### WHAT THE EXERCISE ASKS:
Nothing but the lines from the one containing "Write part 3" down to the one containing "film's own attributes.", both included, should be echoed, and each exactly as it stands.

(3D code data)
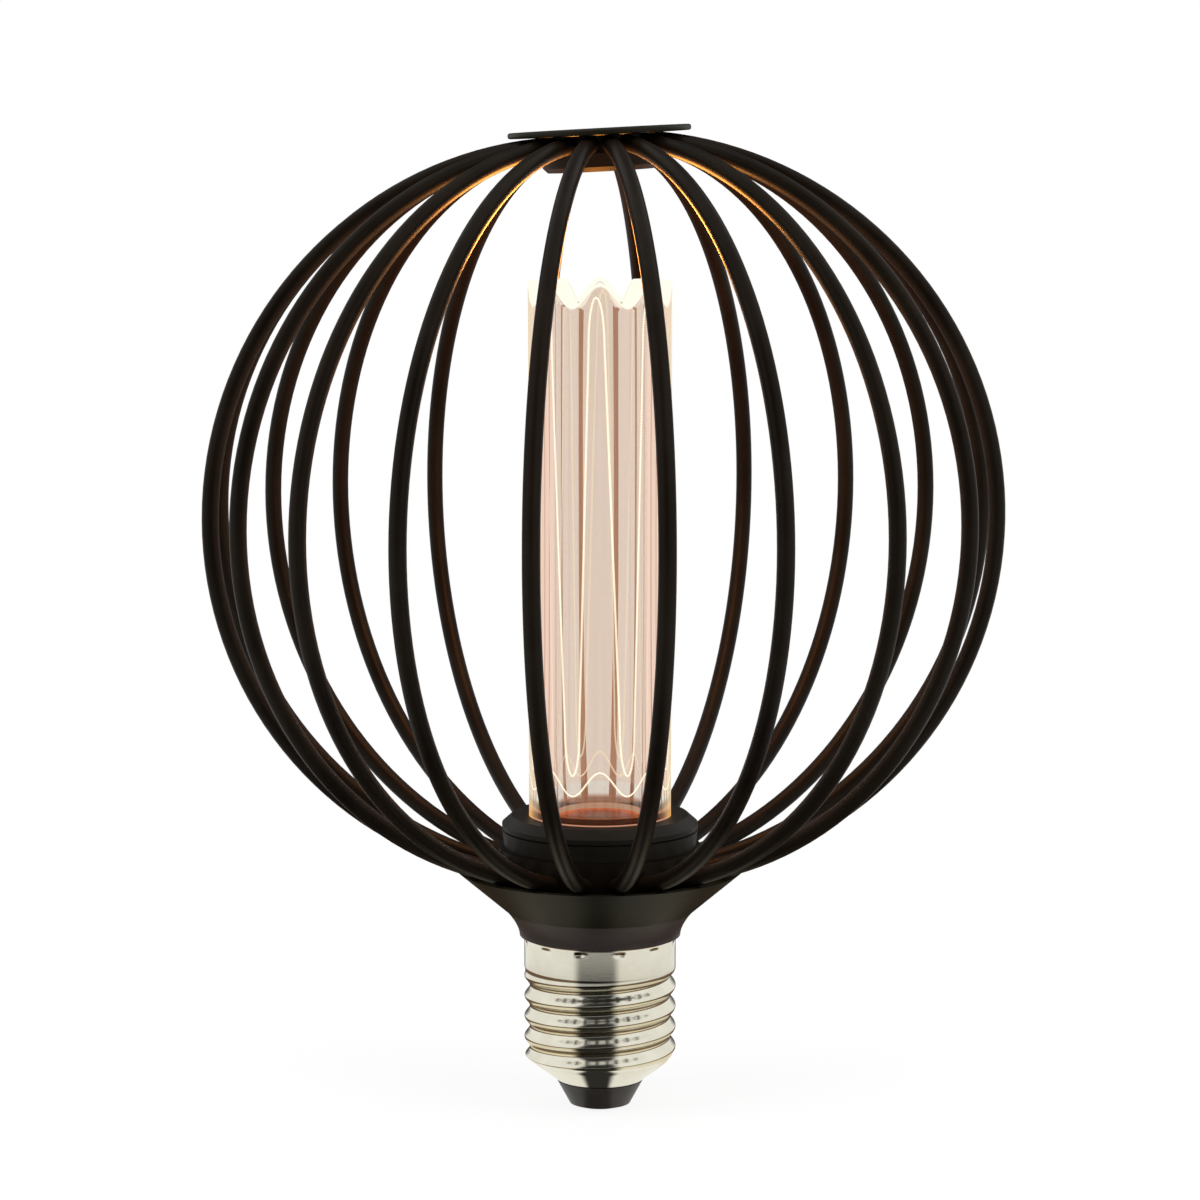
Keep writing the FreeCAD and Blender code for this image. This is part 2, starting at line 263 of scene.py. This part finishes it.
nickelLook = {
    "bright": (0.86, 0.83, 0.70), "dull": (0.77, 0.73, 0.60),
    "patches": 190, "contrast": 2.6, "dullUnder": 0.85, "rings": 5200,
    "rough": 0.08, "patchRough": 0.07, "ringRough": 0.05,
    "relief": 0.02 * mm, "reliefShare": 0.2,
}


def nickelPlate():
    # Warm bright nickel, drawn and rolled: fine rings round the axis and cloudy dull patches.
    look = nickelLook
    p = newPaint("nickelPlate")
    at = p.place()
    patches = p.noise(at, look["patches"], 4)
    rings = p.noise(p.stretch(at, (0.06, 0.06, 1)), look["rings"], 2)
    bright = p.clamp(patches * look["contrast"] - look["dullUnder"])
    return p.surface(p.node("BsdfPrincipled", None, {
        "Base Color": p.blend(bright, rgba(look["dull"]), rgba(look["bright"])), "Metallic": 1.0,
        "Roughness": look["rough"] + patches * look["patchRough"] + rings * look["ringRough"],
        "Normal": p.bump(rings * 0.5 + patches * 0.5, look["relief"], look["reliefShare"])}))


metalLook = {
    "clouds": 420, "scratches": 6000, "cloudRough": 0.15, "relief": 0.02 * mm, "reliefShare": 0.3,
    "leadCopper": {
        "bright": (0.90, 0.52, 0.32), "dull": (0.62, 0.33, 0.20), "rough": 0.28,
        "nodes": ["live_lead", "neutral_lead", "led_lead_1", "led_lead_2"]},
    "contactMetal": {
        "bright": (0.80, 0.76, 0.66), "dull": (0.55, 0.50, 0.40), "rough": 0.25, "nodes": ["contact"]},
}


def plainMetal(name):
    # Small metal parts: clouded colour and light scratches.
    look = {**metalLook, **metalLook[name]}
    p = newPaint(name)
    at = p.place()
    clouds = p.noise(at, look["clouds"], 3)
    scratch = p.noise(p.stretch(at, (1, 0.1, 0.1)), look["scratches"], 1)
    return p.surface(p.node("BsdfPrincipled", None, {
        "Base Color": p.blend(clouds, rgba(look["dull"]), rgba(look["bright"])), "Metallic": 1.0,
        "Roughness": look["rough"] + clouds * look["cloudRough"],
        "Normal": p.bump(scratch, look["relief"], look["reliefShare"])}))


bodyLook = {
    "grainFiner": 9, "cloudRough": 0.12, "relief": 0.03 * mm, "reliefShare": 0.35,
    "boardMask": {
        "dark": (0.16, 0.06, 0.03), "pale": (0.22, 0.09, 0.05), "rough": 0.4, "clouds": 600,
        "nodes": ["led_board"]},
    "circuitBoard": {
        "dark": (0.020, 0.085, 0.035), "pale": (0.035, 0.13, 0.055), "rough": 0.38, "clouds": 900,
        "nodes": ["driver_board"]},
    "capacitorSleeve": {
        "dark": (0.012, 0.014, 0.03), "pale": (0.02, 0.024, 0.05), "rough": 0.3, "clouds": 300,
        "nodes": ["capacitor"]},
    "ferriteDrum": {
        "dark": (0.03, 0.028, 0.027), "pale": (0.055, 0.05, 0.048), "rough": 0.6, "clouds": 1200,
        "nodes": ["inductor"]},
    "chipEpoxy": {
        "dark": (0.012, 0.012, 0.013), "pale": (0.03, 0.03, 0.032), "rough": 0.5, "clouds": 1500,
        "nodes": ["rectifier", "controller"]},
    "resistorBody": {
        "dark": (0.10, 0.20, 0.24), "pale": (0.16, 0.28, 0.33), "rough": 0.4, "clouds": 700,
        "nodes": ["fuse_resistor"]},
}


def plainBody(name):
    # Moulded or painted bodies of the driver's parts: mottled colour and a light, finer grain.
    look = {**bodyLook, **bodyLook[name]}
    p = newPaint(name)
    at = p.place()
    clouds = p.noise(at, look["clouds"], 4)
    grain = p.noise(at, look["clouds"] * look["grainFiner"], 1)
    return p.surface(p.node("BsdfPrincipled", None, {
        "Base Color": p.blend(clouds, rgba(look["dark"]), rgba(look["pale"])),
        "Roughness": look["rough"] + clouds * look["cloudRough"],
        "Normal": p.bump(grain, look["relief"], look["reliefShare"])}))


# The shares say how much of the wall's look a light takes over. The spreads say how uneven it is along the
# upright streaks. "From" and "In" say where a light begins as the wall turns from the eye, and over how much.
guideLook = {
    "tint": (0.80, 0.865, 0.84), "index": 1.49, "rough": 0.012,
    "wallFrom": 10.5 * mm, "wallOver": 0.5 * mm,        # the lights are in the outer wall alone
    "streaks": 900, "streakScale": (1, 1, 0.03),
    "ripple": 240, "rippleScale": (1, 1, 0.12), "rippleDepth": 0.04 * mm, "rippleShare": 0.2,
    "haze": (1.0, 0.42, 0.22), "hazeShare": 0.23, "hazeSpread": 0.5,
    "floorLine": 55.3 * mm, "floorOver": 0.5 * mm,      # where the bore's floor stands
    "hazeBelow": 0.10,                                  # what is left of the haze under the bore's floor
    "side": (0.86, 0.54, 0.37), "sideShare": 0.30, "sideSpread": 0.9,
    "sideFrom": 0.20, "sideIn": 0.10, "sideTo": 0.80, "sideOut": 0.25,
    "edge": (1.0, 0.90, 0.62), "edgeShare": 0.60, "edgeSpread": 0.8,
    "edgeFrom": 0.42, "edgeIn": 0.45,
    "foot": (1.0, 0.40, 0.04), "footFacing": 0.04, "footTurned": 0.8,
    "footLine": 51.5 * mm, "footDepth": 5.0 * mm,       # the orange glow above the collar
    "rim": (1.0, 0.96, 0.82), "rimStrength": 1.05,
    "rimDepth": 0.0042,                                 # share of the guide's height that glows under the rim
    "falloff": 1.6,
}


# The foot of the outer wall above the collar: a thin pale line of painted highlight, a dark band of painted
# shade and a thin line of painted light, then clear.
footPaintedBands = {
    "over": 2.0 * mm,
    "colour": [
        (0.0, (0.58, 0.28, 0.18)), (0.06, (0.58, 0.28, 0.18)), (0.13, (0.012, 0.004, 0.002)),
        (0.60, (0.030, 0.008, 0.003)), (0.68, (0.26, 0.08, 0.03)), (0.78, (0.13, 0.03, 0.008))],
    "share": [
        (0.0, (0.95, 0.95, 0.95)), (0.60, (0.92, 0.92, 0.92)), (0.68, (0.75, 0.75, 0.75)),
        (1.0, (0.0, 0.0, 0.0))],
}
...
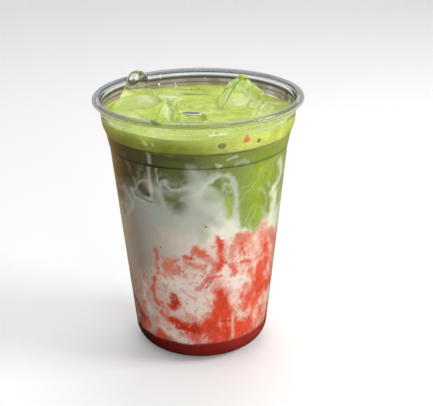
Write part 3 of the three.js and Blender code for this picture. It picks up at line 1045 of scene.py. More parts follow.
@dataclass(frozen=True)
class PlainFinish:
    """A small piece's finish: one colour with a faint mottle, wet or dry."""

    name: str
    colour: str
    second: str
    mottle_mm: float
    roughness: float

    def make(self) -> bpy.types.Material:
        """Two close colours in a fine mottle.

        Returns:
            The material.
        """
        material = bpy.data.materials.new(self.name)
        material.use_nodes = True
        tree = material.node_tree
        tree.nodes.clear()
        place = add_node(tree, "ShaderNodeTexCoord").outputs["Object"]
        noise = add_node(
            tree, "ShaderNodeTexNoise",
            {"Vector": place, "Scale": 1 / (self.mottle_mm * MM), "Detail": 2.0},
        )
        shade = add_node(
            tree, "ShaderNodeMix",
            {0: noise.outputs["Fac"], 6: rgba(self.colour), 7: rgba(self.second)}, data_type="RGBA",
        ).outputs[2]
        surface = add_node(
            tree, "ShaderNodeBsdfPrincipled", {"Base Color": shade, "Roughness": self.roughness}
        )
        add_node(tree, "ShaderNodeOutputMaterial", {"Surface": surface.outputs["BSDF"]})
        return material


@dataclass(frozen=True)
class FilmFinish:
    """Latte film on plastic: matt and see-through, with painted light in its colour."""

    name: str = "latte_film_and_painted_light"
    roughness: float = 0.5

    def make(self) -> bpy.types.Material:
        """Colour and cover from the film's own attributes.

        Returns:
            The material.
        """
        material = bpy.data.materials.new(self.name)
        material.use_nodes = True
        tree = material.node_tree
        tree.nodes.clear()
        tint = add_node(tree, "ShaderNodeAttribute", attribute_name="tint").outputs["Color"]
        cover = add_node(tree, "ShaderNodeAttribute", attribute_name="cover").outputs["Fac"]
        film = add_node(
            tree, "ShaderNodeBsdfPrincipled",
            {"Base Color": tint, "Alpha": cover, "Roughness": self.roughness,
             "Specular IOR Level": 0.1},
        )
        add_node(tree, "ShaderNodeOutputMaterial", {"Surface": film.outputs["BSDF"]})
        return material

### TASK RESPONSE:
Write part 3 of the three.js and Blender code for this picture. It picks up at line 1045 of scene.py. More parts follow.
@dataclass(frozen=True)
class PlainFinish:
    """A small piece's finish: one colour with a faint mottle, wet or dry."""

    name: str
    colour: str
    second: str
    mottle_mm: float
    roughness: float

    def make(self) -> bpy.types.Material:
        """Two close colours in a fine mottle.

        Returns:
            The material.
        """
        material = bpy.data.materials.new(self.name)
        material.use_nodes = True
        tree = material.node_tree
        tree.nodes.clear()
        place = add_node(tree, "ShaderNodeTexCoord").outputs["Object"]
        noise = add_node(
            tree, "ShaderNodeTexNoise",
            {"Vector": place, "Scale": 1 / (self.mottle_mm * MM), "Detail": 2.0},
        )
        shade = add_node(
            tree, "ShaderNodeMix",
            {0: noise.outputs["Fac"], 6: rgba(self.colour), 7: rgba(self.second)}, data_type="RGBA",
        ).outputs[2]
        surface = add_node(
            tree, "ShaderNodeBsdfPrincipled", {"Base Color": shade, "Roughness": self.roughness}
        )
        add_node(tree, "ShaderNodeOutputMaterial", {"Surface": surface.outputs["BSDF"]})
        return material


@dataclass(frozen=True)
class FilmFinish:
    """Latte film on plastic: matt and see-through, with painted light in its colour."""

    name: str = "latte_film_and_painted_light"
    roughness: float = 0.5

    def make(self) -> bpy.types.Material:
        """Colour and cover from the film's own attributes.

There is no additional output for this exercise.